══ RECORDS SUPPLIED ══
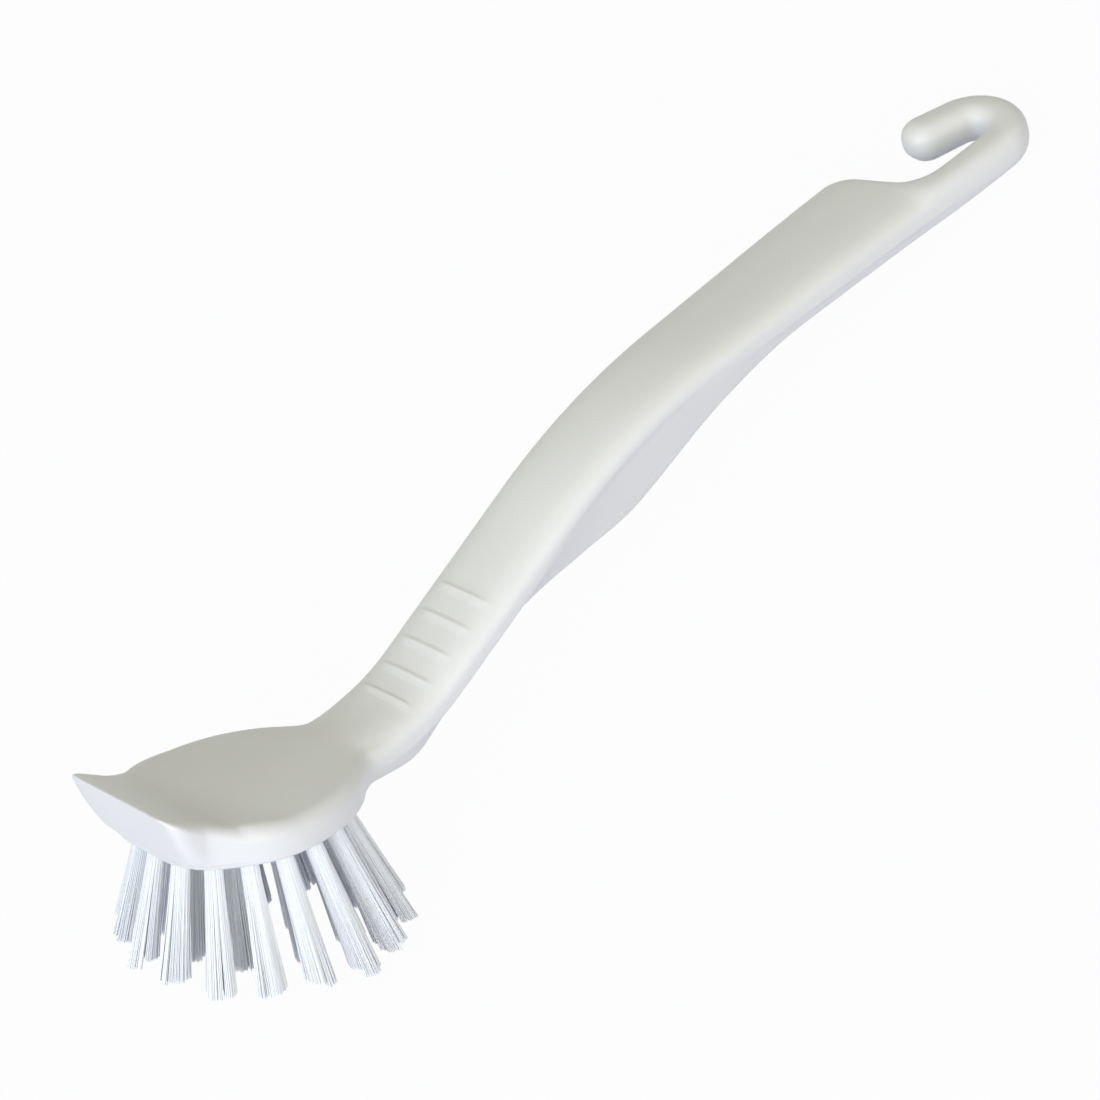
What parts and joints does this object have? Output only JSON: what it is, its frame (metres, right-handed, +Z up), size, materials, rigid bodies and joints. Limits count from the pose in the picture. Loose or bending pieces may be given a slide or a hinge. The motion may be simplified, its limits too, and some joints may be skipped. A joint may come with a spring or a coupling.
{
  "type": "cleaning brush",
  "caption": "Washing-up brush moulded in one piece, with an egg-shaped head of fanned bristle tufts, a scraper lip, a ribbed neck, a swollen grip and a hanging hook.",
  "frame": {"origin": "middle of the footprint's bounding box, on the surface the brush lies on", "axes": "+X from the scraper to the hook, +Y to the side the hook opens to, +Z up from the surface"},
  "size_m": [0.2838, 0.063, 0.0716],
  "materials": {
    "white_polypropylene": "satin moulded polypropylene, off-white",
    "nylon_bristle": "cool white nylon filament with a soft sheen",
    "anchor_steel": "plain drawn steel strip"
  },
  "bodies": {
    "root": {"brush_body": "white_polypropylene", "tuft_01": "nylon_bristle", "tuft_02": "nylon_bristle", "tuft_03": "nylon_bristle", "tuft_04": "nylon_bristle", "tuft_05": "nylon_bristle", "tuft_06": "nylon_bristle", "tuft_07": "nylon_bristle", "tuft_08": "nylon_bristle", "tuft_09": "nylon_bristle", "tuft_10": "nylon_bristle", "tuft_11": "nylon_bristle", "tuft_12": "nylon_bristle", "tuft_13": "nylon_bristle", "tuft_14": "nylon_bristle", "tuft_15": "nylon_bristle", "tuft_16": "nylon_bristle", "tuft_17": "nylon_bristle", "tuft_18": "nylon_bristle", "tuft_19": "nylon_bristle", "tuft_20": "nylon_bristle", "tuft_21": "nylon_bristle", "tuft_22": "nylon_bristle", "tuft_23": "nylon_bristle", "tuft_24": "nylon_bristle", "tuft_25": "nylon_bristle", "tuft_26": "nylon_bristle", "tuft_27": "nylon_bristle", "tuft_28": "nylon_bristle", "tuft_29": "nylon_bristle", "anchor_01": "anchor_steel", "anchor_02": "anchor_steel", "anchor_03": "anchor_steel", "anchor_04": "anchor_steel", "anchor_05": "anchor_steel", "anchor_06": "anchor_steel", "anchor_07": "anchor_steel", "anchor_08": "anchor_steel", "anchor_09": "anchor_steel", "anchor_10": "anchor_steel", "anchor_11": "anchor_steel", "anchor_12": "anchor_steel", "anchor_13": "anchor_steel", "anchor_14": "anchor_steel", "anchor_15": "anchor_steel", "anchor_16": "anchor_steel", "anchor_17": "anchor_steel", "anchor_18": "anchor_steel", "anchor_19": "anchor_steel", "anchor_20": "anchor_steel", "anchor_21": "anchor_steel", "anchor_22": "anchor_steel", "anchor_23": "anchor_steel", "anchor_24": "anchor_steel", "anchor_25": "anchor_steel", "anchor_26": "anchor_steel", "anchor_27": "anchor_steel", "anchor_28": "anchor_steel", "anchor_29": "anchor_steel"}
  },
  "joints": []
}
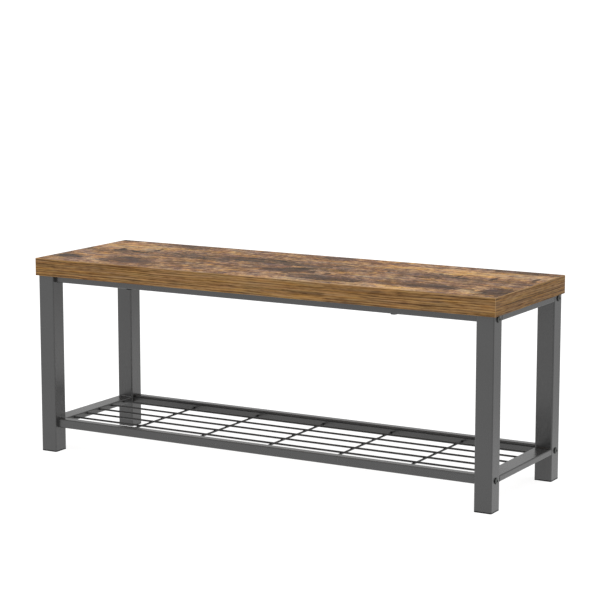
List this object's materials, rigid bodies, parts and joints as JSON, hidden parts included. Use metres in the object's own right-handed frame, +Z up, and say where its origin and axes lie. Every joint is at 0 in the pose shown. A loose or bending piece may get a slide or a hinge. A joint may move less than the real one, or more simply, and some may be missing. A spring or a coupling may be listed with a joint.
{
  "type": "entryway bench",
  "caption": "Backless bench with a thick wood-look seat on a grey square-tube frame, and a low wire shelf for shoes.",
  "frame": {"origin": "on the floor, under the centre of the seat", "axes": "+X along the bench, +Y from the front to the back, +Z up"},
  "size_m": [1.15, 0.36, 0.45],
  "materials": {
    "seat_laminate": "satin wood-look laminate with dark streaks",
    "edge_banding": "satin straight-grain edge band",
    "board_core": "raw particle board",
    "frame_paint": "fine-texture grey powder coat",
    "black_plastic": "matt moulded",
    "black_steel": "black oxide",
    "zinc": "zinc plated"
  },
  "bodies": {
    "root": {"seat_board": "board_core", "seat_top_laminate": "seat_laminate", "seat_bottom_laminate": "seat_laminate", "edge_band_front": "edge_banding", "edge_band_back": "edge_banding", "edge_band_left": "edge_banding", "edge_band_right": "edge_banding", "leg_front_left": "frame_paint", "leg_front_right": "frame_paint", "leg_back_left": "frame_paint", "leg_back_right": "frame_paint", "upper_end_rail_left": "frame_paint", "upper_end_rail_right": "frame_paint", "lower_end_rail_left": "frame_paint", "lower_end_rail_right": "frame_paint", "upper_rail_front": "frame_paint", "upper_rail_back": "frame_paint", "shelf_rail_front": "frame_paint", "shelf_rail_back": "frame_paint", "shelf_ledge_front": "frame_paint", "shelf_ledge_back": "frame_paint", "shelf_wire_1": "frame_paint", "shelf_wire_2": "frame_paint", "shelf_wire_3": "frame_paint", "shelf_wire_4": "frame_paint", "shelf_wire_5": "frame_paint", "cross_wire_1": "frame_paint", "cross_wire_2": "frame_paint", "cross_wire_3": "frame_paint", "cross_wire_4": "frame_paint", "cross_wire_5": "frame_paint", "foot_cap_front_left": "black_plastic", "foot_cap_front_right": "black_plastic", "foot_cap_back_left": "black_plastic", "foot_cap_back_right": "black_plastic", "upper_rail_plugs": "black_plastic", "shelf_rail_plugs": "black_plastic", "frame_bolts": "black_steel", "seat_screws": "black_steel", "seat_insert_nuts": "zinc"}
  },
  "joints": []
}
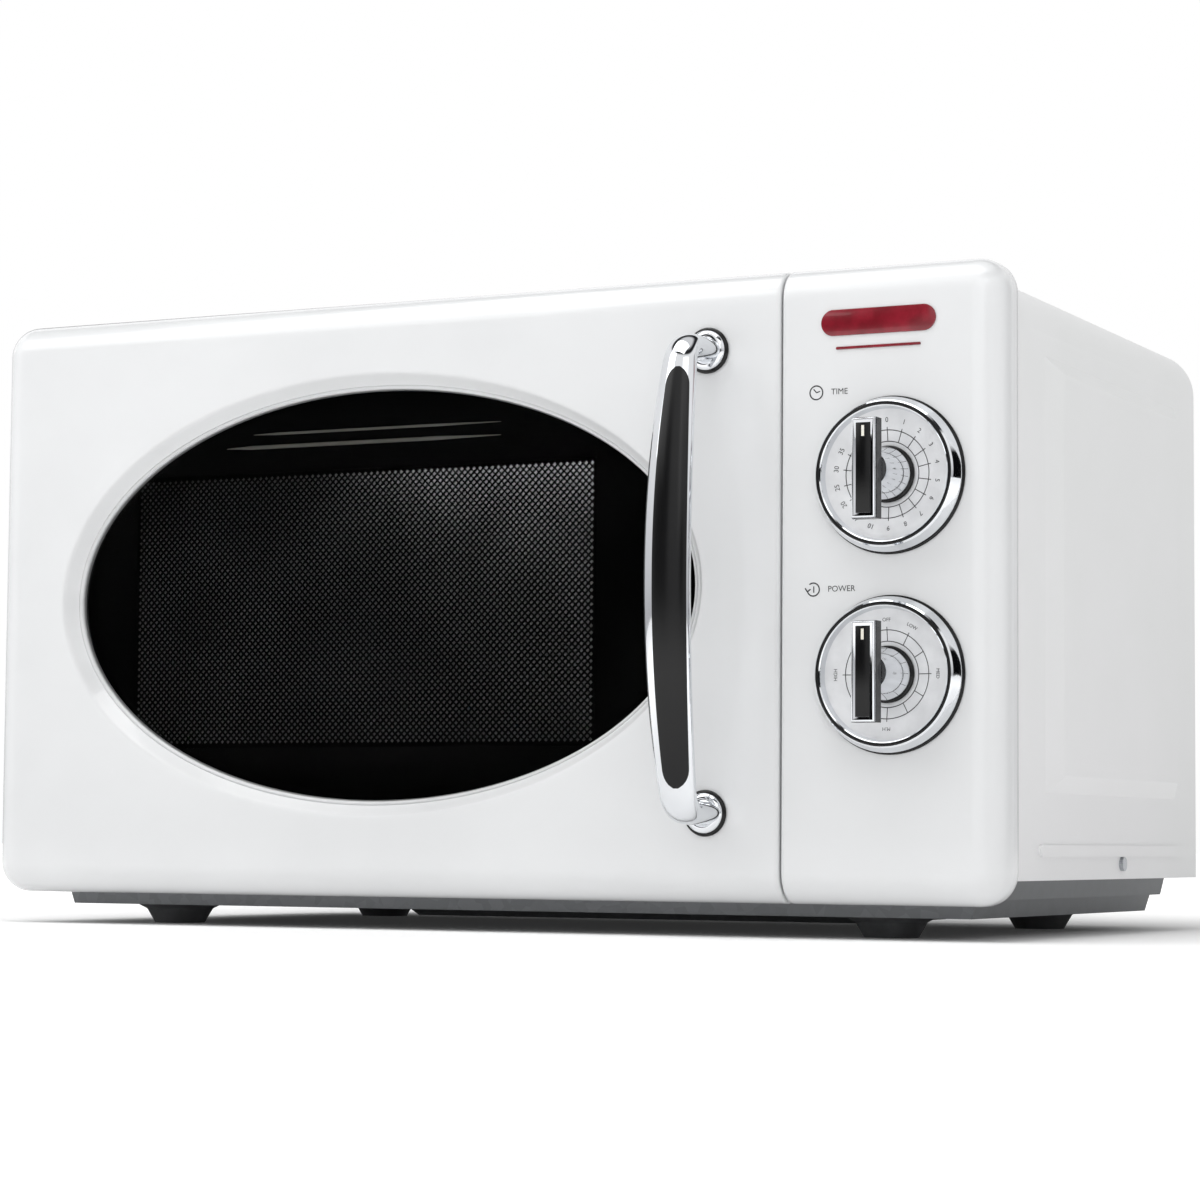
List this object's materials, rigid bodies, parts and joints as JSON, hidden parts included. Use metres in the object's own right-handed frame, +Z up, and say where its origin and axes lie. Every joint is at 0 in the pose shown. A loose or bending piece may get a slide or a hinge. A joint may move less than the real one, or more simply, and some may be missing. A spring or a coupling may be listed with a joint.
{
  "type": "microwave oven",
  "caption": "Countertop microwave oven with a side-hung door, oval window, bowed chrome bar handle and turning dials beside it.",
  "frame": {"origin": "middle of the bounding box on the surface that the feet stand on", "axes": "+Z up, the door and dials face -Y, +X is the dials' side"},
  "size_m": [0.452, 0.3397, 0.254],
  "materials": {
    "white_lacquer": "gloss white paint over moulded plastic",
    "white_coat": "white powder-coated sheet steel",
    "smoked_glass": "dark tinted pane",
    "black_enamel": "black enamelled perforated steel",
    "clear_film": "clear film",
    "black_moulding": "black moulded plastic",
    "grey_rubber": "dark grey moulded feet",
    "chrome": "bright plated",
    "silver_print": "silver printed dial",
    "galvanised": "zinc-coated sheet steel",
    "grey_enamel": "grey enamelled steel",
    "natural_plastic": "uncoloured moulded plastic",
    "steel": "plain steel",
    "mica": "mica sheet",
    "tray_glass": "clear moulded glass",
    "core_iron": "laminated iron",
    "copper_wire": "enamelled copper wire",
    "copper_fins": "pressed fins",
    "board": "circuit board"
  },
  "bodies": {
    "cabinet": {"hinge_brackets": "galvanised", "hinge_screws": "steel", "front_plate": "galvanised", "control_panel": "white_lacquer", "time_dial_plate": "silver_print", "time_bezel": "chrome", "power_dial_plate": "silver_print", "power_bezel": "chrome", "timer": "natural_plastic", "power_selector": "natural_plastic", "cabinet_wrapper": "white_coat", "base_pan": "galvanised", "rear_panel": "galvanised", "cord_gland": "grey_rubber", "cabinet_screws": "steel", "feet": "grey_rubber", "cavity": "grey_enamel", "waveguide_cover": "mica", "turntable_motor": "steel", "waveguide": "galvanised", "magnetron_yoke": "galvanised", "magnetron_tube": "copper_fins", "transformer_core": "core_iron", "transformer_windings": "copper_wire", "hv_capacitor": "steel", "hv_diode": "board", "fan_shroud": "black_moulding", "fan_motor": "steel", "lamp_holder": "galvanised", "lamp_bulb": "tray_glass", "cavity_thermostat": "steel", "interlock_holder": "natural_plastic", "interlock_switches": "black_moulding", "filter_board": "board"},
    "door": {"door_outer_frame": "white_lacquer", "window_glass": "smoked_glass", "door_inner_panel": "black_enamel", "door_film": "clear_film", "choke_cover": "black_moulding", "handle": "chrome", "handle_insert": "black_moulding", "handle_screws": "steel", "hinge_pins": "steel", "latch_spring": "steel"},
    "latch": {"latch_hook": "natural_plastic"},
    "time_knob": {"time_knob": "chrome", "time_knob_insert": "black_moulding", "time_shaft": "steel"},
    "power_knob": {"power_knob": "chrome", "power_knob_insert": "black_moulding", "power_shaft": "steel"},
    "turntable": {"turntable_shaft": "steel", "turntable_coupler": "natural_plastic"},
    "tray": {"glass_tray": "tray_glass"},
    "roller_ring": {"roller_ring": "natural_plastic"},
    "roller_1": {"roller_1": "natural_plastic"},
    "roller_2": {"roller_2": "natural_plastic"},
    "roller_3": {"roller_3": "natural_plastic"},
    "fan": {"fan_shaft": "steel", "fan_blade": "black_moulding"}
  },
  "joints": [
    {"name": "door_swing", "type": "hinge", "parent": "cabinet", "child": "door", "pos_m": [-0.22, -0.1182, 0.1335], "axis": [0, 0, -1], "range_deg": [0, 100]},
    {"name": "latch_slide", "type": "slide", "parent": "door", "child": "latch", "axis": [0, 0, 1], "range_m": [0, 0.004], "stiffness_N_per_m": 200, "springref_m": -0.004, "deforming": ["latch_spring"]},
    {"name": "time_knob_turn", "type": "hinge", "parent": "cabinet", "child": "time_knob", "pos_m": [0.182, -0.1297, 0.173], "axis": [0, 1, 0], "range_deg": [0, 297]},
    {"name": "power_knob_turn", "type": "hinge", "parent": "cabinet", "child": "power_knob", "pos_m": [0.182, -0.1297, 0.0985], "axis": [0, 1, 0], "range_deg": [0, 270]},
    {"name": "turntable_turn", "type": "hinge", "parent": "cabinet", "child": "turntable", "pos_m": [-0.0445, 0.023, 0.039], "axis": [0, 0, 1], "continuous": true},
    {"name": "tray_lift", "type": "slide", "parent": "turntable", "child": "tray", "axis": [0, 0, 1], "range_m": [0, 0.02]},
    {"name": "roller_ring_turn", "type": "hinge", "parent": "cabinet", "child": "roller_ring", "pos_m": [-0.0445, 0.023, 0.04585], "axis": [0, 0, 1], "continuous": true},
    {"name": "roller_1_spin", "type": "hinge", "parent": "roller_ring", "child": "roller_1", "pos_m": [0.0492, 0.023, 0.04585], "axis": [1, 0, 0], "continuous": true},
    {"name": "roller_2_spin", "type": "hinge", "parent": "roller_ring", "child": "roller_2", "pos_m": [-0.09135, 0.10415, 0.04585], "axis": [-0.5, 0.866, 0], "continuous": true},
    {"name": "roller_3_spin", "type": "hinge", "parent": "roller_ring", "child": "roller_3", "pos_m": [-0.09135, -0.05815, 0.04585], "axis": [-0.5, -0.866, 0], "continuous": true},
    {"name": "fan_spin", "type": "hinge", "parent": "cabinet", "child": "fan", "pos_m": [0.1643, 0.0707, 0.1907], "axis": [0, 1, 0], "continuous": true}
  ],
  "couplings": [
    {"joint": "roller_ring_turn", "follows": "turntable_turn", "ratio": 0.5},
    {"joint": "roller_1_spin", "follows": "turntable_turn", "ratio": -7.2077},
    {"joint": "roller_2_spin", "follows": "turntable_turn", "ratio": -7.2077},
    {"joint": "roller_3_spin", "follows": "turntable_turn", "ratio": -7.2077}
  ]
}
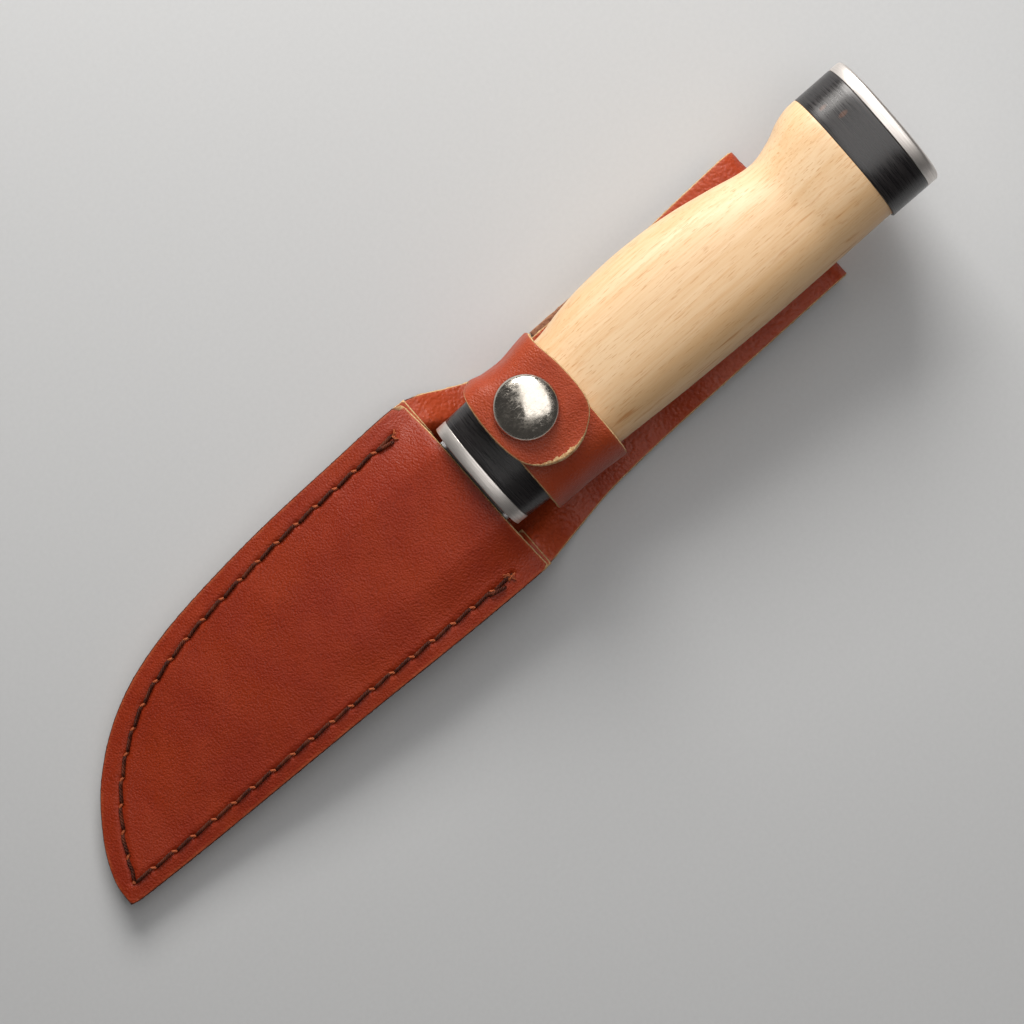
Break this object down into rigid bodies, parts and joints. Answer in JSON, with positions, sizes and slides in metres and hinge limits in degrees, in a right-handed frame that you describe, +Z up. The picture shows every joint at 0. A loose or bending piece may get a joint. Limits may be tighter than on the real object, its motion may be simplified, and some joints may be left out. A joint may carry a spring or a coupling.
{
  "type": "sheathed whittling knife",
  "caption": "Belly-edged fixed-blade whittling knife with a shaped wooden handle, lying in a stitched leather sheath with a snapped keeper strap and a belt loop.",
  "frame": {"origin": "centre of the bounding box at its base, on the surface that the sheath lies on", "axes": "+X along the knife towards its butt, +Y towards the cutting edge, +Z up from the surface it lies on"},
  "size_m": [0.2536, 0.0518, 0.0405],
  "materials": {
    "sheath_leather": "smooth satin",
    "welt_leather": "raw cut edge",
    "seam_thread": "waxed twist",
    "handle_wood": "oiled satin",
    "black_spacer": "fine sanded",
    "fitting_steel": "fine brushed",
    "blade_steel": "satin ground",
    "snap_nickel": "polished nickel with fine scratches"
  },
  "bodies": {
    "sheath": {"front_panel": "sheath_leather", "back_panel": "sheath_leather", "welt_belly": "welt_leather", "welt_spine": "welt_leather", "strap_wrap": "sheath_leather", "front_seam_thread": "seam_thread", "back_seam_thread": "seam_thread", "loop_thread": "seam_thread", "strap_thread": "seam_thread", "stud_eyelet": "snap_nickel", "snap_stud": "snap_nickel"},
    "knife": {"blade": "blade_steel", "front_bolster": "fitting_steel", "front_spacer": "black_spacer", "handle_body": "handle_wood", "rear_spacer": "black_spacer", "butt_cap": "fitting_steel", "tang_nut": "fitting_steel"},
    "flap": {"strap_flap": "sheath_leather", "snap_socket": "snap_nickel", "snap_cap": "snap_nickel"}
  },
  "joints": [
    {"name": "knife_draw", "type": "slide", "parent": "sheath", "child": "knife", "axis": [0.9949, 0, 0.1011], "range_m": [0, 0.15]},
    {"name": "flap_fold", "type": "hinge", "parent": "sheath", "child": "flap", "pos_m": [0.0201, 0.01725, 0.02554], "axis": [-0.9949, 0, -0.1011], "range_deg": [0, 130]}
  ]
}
═══
PROBLEM DETAILS - Select and copy every line from the records that includes the word "object".

TASK SOLUTION -
What parts and joints does this object have? Output only JSON: what it is, its frame (metres, right-handed, +Z up), size, materials, rigid bodies and joints. Limits count from the pose in the picture. Loose or bending pieces may be given a slide or a hinge. The motion may be simplified, its limits too, and some joints may be skipped. A joint may come with a spring or a coupling.
List this object's materials, rigid bodies, parts and joints as JSON, hidden parts included. Use metres in the object's own right-handed frame, +Z up, and say where its origin and axes lie. Every joint is at 0 in the pose shown. A loose or bending piece may get a slide or a hinge. A joint may move less than the real one, or more simply, and some may be missing. A spring or a coupling may be listed with a joint.
List this object's materials, rigid bodies, parts and joints as JSON, hidden parts included. Use metres in the object's own right-handed frame, +Z up, and say where its origin and axes lie. Every joint is at 0 in the pose shown. A loose or bending piece may get a slide or a hinge. A joint may move less than the real one, or more simply, and some may be missing. A spring or a coupling may be listed with a joint.
Break this object down into rigid bodies, parts and joints. Answer in JSON, with positions, sizes and slides in metres and hinge limits in degrees, in a right-handed frame that you describe, +Z up. The picture shows every joint at 0. A loose or bending piece may get a joint. Limits may be tighter than on the real object, its motion may be simplified, and some joints may be left out. A joint may carry a spring or a coupling.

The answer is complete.